Since 2005 all antidepressant drugs in the U.S., Canada and a number of European countries have carried the highest level warning for risk of suicide, but doctors have not been able to determine which patients may be at risk - sometimes with tragic results.
The test is to enable physicians to decrease the risk of suicide in patients treated with single antidepressant drugs and combinations of psychiatric medications.
The company is preparing for the launch of the test as a laboratory developed test in the United States and Europe and will announce in early 2014 when it will be available. In addition, clinical studies will be initiated in support of a U.S. Food and Drug Administration submission for market clearance, European CE marking and insurance reimbursement. The company plans for applications to be submitted to the regulatory agencies within 18 months.

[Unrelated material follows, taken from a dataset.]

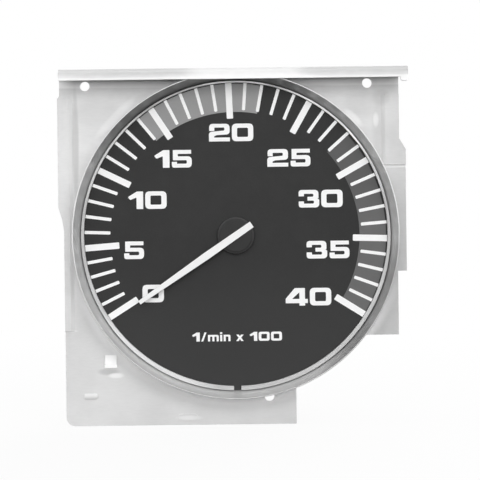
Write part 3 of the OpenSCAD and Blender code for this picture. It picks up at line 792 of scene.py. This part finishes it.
# One finish for each material slot of the record.
FINISHES: dict[str, Finish] = {
    "plate_steel": PlateFinish(
        grey(0.78), grey(0.6), 0.5, metallic=0.1, specular=0.35, patch_scale=55.0, patch_share=0.7,
        grain=Grain.DRAWN, grain_stretch=4.0, grain_scale=1800.0, grain_share=0.12, dust=0.12, specks=0.3,
        dust_colour=grey(0.75), grime=0.0, wear=0.5, wear_colour=grey(0.5), sides=(
            # Painted shade towards the lower right and painted light along the bottom.
            Side(0.36, 0.45, (1.0, 0.0, -0.4), 0.015, 0.06),
            Side(1.0, 0.2, (0.0, 0.0, -1.0), 0.035, 0.055))),
    # Painted shade inside the top of the rim, in a streak low on its right, and over the highlight on the
    # lower half of its lip.
    "pot_steel": Finish(
        grey(0.86), grey(0.7), 0.42, metallic=0.25, patch_scale=50.0, patch_share=0.45, grain=Grain.TURNED,
        # The pale worn edges are wear and, on the lip, a painted highlight.
        grain_scale=2600.0, dust=0.08, grime=0.0, wear=0.25, wear_colour=grey(0.9), sides=(
            Side(0.28, 1.0, (-0.22, 0.0, 0.975), 0.028, 0.049, 0.0),
            Side(0.28, 0.75, (0.866, 0.0, -0.5), 0.0445, 0.0515),
            Side(0.6, 0.9, (0.0, 0.0, -1.0), -0.005, 0.03, 1.0, 0.0, 0.3, 0.7))),
    "dial_charcoal": Finish(
        grey(0.027), grey(0.021), 0.6, specular=0.22, patch_scale=40.0, grain_scale=5200.0, grain_share=0.3,
        grain_depth=0.000006, dust=0.025, specks=0.05, dust_colour=grey(0.35), grime=0.0,
        # Painted light: lighter towards the bottom.
        sides=(Side(0.036, 0.9, (0.0, 0.0, -1.0), 0.0, 0.036),)),
    "print_white": Finish(
        grey(1.0), grey(0.94), 0.55, specular=0.3, patch_scale=300.0, patch_share=0.3, grain_scale=6000.0,
        grain_share=0.12, dust=0.02, specks=0.05, grime=0.0),
    "print_light_grey": LIGHT_PRINT,
    "print_dark_grey": replace(
        LIGHT_PRINT, colour=grey(0.152), shade=grey(0.128),
        # Painted shade: darker towards the top.
        sides=(Side(0.104, 0.9, (0.0, 0.0, 1.0), 0.002, 0.018),)),
    # Painted shade at the top and a painted highlight at its very middle, then clockwise painted highlight,
    # shade, highlight and shade.
    "ring_bright": Finish(
        grey(0.46), grey(0.38), 0.4, metallic=0.5, patch_scale=120.0, patch_share=0.4, grain=Grain.TURNED,
        grain_scale=4000.0, dust=0.03, specks=0.1, grime=0.0, sides=(
            Side(0.15, 0.6, (-0.17, 0.0, 0.985), 0.0425, 0.047),
            Side(0.9, 1.0, (0.0, 0.0, 1.0), 0.049, 0.0505),
            Side(0.9, 0.35, (0.64, 0.0, 0.77), 0.0485, 0.05),
            Side(0.15, 0.3, (1.0, 0.0, 0.0), 0.0475, 0.05),
            Side(0.9, 0.35, (-0.574, 0.0, -0.819), 0.044, 0.0495),
            Side(0.15, 0.25, (-1.0, 0.0, 0.0), 0.047, 0.0495))),
    "pointer_white": TopFaceFinish(
        grey(0.93), grey(0.88), 0.45, specular=0.35, patch_scale=200.0, patch_share=0.3, grain_scale=5000.0,
        grain_share=0.1, dust=0.03, specks=0.05, grime=0.0),
    "hub_black": TopFaceFinish(
        grey(0.021), grey(0.029), 0.55, specular=0.22, patch_scale=200.0, grain=Grain.TURNED,
        grain_scale=3500.0, grain_share=0.3, dust=0.02, specks=0.1, dust_colour=grey(0.3), grime=0.0,
        # Painted light: the rounded edge is given a lighter grey than the face, lifting its shade.
        edge_colour=grey(0.085), edge_way=-0.6, front_way=-0.98),
    "spindle_steel": Finish(
        grey(0.6), grey(0.45), 0.22, metallic=1.0, grain=Grain.TURNED),
    "magnet_grey": Finish(
        (0.16, 0.16, 0.17), (0.1, 0.1, 0.11), 0.6, metallic=0.5, grain_scale=3500.0, grain_share=0.5,
        grain_depth=0.00001, wear=0.5, wear_colour=grey(0.35)),
    "brass": Finish(
        (0.72, 0.53, 0.24), (0.5, 0.34, 0.14), 0.32, metallic=1.0, patch_scale=220.0, grain=Grain.TURNED,
        wear=0.4, wear_colour=(0.9, 0.75, 0.45)),
    "former_black": Finish(
        grey(0.035), grey(0.05), 0.5, grain_scale=2600.0, grain_share=0.4, grain_depth=0.000008, wear=0.3,
        wear_colour=grey(0.15)),
    "winding_copper": WireFinish(
        (0.72, 0.33, 0.14), (0.3, 0.1, 0.04), 0.3, metallic=0.9, coat=0.4, patch_scale=150.0,
        patch_share=0.3),
    "shield_grey": Finish(
        (0.5, 0.52, 0.55), (0.36, 0.37, 0.4), 0.4, metallic=1.0, grain=Grain.TURNED, patch_scale=90.0),
    "board_green": BoardFinish(
        (0.045, 0.2, 0.07), (0.03, 0.15, 0.05), 0.35, patch_scale=120.0, coat=0.2),
    "chip_black": Finish(
        grey(0.022), grey(0.035), 0.55, grain_scale=4200.0, grain_share=0.5, grain_depth=0.000006),
    "capacitor_blue": Finish(
        (0.03, 0.09, 0.26), (0.02, 0.06, 0.2), 0.3, coat=0.3, patch_scale=180.0, wear=0.3,
        wear_colour=(0.4, 0.45, 0.55)),
    "resistor_tan": Finish(
        (0.6, 0.42, 0.22), (0.5, 0.33, 0.16), 0.4, coat=0.3, patch_scale=400.0),
    "trimmer_blue": Finish(
        (0.03, 0.1, 0.5), (0.02, 0.07, 0.4), 0.3, patch_scale=220.0, wear=0.4, wear_colour=(0.3, 0.4, 0.7)),
    "screw_zinc": Finish(
        (0.7, 0.7, 0.68), (0.5, 0.5, 0.47), 0.35, metallic=1.0, patch_scale=260.0, grain_scale=3500.0,
        wear=0.5, wear_colour=grey(0.9), grime=0.5, soil_and_shade_reach=0.001),
    "block_black": Finish(
        grey(0.028), grey(0.042), 0.48, patch_scale=120.0, grain_scale=2800.0, grain_share=0.4,
        grain_depth=0.000008, dust=0.06, wear=0.3, wear_colour=grey(0.16)),
    "tab_brass": Finish(
        (0.78, 0.62, 0.32), (0.58, 0.43, 0.2), 0.34, metallic=1.0, patch_scale=260.0, grain=Grain.DRAWN,
        grain_stretch=4.0, grime=0.4, soil_and_shade_reach=0.001, wear=0.4, wear_colour=(0.92, 0.82, 0.6)),
}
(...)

The Max Planck scientific team was led by Andreas Menke, M.D. and Elisabeth Binder, M.D. Ph.D. The scientists discovered 79 genetic markers that had a 91% probability of correctly classifying patients at risk of antidepressant-induced suicide in an independent replication study.
Of the 8.1% of patients who developed antidepressant-induced suicidality in the Institute's study, nearly 60% experienced the serious side effect within two weeks of beginning treatment.
Contrary to the current FDA warning that persons under the age of 25 have the greatest risk, study results indicated there was no age difference between those who developed suicidal ideation and those who did not. Scientists at the National Institute of Mental Health (NIMH), in their 1,900-patient STAR*D study, showed similar data.
Eleven percent of Americans over the age of 12 are reported to be taking an antidepressant drug in the CDC's National Health and Nutrition Examination Survey (NHANES). Antidepressant use increased 400% from the period 1988-1994 through 2005-2008, according to the National Center for Health Statistics.
The original research, "Genome-Wide Association Study of Antidepressant Treatment-Emergent Suicidal Ideation," was published online in Neuropsychopharmacology on October 26, 2011.